• _DATA PROVIDED_:
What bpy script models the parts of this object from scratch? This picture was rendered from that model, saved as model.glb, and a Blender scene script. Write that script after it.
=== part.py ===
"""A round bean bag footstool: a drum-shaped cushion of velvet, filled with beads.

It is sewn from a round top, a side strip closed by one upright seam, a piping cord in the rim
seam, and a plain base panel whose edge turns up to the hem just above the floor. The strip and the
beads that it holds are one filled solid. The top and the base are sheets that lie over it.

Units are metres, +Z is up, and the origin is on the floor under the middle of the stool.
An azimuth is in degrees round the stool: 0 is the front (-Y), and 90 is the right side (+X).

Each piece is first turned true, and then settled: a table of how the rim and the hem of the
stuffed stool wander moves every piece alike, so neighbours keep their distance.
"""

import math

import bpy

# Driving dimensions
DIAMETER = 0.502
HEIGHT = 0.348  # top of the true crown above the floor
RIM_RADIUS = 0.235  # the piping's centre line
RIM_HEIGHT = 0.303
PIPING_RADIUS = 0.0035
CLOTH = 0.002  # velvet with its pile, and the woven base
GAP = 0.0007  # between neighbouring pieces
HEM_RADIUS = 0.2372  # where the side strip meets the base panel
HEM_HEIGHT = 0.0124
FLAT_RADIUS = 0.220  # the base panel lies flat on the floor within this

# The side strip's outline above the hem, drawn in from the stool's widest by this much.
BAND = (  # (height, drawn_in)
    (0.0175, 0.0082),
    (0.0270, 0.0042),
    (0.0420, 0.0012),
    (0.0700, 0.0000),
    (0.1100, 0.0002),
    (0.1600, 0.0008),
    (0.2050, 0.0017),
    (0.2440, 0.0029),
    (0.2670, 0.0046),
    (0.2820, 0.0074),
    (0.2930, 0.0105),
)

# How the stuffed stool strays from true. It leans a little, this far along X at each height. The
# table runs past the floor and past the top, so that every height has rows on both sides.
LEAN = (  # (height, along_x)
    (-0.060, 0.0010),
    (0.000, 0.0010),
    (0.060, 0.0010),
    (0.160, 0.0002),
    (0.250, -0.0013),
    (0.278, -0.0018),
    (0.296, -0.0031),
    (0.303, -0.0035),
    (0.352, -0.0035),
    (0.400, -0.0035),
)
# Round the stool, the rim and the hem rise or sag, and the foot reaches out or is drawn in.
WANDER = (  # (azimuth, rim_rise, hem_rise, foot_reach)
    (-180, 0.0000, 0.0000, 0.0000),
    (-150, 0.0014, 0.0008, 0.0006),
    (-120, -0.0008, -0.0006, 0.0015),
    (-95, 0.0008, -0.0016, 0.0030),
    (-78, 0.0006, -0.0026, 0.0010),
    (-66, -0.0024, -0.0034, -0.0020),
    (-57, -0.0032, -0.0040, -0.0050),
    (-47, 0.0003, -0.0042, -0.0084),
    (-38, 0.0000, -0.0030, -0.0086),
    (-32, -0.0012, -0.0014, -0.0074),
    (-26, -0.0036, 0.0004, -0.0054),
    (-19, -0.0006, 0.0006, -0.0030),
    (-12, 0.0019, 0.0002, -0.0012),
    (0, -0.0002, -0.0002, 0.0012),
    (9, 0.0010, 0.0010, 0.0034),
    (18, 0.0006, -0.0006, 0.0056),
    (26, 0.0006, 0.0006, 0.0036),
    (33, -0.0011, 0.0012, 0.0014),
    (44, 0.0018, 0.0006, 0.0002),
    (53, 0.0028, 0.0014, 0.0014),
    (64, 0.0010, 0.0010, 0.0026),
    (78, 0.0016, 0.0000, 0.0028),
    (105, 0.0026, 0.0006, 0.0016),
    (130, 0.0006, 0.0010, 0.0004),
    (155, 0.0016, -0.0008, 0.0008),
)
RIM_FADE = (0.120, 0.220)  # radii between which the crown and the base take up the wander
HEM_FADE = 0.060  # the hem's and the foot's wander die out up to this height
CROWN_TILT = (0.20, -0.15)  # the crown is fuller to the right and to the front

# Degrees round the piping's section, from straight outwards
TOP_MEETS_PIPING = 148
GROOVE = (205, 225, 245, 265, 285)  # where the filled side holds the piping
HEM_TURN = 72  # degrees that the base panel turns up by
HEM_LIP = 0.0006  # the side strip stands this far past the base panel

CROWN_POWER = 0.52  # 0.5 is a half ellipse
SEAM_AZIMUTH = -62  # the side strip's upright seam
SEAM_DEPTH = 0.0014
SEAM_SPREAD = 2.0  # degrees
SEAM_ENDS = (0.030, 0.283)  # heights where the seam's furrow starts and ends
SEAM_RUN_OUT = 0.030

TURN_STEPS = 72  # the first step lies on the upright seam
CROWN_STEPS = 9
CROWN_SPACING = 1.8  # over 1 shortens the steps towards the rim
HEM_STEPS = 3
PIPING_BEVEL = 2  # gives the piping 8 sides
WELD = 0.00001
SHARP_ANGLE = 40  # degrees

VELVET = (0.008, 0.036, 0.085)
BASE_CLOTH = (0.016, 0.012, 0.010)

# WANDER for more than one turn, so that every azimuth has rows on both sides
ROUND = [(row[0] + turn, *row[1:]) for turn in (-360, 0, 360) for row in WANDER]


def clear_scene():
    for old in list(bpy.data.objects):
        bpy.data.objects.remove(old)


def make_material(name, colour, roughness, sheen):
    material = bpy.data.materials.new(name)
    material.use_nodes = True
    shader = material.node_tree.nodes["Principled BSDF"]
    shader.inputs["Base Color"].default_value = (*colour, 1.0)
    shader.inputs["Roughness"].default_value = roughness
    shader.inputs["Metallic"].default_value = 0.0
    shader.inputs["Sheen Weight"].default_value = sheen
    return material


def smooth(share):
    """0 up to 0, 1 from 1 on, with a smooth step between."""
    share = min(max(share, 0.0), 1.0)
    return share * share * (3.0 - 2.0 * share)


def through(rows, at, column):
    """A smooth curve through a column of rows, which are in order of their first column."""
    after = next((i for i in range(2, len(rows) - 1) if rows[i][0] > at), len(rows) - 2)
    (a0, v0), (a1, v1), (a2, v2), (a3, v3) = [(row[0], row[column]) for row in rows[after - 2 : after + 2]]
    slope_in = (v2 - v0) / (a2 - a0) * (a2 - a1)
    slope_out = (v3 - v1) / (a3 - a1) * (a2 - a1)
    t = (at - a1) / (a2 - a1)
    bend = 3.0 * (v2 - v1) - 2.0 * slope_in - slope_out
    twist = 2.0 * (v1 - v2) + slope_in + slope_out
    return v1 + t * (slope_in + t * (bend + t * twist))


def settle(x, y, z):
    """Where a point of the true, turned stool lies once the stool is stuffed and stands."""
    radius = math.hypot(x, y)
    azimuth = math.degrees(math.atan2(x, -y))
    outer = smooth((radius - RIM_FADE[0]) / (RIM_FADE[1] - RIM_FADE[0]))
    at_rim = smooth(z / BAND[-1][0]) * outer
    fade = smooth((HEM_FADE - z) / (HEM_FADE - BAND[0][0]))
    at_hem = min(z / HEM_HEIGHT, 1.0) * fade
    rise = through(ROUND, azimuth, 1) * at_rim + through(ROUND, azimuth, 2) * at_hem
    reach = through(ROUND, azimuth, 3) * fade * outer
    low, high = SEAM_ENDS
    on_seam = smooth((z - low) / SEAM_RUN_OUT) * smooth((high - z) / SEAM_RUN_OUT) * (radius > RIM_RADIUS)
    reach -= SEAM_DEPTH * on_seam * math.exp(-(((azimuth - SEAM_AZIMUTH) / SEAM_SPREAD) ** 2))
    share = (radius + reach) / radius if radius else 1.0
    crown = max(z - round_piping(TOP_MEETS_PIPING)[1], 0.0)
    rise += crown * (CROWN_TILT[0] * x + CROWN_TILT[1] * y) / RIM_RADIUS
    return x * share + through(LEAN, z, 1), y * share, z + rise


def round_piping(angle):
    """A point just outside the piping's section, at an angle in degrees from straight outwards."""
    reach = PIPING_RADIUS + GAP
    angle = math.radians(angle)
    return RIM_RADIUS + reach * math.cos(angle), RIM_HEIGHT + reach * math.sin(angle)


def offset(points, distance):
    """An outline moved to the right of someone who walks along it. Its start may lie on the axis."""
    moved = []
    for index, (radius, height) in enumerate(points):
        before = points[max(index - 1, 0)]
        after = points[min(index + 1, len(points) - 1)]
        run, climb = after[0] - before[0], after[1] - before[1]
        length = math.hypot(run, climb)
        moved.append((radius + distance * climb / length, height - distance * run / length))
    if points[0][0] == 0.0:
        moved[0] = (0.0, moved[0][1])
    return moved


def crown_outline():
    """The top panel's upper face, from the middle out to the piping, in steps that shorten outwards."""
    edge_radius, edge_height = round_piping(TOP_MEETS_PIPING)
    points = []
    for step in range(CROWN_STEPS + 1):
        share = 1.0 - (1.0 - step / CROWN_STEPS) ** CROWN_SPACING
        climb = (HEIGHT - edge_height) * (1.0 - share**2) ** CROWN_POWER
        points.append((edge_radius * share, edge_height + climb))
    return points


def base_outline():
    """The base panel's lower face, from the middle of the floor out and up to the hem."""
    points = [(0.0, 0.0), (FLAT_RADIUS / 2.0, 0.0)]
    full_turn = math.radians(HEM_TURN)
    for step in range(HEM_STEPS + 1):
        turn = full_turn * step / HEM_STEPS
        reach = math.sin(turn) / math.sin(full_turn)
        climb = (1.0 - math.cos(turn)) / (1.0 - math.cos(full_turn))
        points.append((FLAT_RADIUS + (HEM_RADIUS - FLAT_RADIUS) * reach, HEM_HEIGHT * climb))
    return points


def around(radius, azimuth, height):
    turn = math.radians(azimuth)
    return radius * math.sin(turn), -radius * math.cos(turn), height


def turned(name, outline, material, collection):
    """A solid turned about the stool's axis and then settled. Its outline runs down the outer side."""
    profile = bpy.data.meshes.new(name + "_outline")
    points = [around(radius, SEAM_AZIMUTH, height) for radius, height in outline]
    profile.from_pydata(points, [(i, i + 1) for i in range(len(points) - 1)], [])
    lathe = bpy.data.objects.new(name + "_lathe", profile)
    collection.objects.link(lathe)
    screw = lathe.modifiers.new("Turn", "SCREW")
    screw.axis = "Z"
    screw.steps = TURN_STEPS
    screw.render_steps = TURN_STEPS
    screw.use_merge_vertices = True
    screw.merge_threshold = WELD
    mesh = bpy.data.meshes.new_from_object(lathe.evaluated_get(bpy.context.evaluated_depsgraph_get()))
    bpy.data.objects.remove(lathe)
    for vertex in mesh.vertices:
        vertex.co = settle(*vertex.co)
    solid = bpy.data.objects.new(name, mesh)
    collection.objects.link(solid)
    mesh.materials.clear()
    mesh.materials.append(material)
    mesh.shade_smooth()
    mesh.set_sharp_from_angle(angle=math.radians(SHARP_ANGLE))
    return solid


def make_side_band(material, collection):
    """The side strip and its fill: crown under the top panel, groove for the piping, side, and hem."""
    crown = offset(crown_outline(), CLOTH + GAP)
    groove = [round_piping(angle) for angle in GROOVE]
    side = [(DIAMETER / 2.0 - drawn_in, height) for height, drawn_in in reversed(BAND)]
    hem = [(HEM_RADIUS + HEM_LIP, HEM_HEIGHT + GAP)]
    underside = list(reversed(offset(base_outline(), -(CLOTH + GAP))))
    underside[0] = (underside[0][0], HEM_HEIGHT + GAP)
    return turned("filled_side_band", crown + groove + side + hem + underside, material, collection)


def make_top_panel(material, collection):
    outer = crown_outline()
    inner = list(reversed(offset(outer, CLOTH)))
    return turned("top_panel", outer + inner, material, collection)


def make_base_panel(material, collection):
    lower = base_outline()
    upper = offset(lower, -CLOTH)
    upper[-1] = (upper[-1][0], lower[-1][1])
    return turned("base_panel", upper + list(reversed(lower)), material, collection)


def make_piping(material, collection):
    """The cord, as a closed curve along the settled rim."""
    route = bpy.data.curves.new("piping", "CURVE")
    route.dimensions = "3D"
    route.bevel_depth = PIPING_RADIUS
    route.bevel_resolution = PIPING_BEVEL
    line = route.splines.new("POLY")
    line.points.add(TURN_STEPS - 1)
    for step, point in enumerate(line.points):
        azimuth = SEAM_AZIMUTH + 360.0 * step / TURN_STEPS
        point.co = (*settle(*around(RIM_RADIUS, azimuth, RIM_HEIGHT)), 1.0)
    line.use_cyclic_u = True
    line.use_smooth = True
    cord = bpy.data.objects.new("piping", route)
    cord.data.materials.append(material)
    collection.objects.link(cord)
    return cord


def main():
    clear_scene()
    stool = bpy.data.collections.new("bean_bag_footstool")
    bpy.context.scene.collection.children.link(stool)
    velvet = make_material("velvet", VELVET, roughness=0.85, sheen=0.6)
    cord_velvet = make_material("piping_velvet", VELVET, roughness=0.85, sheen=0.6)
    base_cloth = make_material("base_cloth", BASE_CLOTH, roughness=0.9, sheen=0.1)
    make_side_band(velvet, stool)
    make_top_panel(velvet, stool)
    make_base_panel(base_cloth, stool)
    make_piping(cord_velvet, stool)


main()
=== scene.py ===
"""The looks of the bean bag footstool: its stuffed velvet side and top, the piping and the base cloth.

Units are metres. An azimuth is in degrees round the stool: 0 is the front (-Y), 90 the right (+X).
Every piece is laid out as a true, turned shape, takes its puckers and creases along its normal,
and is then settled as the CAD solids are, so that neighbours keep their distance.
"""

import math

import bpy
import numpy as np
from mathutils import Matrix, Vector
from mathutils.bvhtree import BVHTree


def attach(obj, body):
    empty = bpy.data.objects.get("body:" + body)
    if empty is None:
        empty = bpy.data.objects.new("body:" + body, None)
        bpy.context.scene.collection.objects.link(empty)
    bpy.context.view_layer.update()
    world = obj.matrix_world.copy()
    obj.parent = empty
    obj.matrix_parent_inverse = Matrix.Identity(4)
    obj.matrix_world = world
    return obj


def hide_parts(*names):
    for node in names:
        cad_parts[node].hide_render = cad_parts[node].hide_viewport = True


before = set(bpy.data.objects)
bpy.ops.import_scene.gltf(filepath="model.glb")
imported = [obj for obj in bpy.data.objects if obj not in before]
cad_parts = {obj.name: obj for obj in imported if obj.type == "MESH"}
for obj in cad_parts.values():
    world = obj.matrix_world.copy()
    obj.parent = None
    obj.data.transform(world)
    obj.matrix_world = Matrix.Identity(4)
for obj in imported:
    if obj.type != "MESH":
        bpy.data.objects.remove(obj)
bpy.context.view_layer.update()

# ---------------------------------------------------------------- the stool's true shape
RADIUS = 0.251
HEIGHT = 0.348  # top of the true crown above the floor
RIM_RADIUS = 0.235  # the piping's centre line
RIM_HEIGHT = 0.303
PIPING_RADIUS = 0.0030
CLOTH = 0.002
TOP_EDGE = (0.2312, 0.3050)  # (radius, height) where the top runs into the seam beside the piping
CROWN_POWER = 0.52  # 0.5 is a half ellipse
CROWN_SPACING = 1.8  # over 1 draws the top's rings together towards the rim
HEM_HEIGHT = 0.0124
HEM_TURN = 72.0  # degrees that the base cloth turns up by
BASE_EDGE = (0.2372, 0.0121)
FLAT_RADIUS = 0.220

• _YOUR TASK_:
Every line from the one containing "make_side_band(velvet, stool)" through the one containing "import numpy as np" is to be given again exactly, both ends included, and no line outside that range.

• _ANSWER_:
    make_side_band(velvet, stool)
    make_top_panel(velvet, stool)
    make_base_panel(base_cloth, stool)
    make_piping(cord_velvet, stool)


main()
=== scene.py ===
"""The looks of the bean bag footstool: its stuffed velvet side and top, the piping and the base cloth.

Units are metres. An azimuth is in degrees round the stool: 0 is the front (-Y), 90 the right (+X).
Every piece is laid out as a true, turned shape, takes its puckers and creases along its normal,
and is then settled as the CAD solids are, so that neighbours keep their distance.
"""

import math

import bpy
import numpy as np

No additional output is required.